Foreign exchange strategist Christopher Xiao noted that short positions on the CBOE Volatility index (or VIX index – it uses futures prices to predict market volatility) have hit record highs. He believes that hedge funds and other sophisticated investors are short-selling the VIX in futures and options markets, and using the proceeds to buy exposure to higher yielding sectors like emerging markets and high yield bonds.

This trade – short the VIX and long high yield bonds – is called a carry trade. Basically, the short positions are "carried" and the funds generated by the short (selling a call option, for instance) provide the funding to buy investments benefiting from higher income levels. It works as long as the VIX stays low, making the short position cheaper to close out or "cover" and yields stay elevated relative to government bonds.

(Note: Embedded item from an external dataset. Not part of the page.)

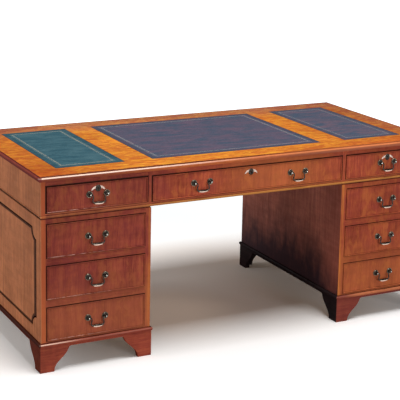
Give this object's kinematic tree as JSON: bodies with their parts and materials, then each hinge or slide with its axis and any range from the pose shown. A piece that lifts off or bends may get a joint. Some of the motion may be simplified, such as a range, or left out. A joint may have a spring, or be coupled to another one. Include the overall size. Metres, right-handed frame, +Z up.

Mr. Xiao believes the popularity of the carry trade among hedge funds could cause serious problems for the market, "Selling [the VIX index] to enhance yield is now at an extreme level, with net speculative VIX exposure at all-time shorts ... [this] could set up the market for a highly volatile and correlated sell-off on the next shock. Carry trades that look attractive due to severely depressed volatility levels could unwind on even a modest increase in volatility."

The word "unwind" sounds innocuous in this context but it's really not. To unwind the carry trade, a manager must both buy back their exposure in the VIX – which, if a lot of them had to do it at once would cause a big spike in the index and scare all equity investors – and sell the higher-yielding asset they were holding as the long. The selling would cause a downdraft in emerging market bonds, high yield corporate bonds, and other popular yield bearing instruments.

The two charts below highlight one way the carry trade is likely working in current markets. The first chart highlights that, as Mr. Xiao noted, futures positioning in the VIX is the shortest in history.

The second chart uses the iShares JP Morgan USD Emerging Markets Bond ETF as an example of an investment that benefits from higher yields and could very well form the "long" side of the carry trade.

The chart shows the huge surge in call options – contracts that increase in value as the price of the ETF climbs – since June of 2016. This is consistent with the idea that hedge funds are shorting the VIX and buying derivatives to benefit from high yield sectors.

The VIX index is already trading at levels Mr. Xiao calls "severely depressed" with the inference that the index's next move will be higher. The sell VIX/buy high yield carry trade is so crowded at the moment that it won't take much of a move higher to have managers across the globe scrambling to unwind their positions, much to the detriment of markets as a whole.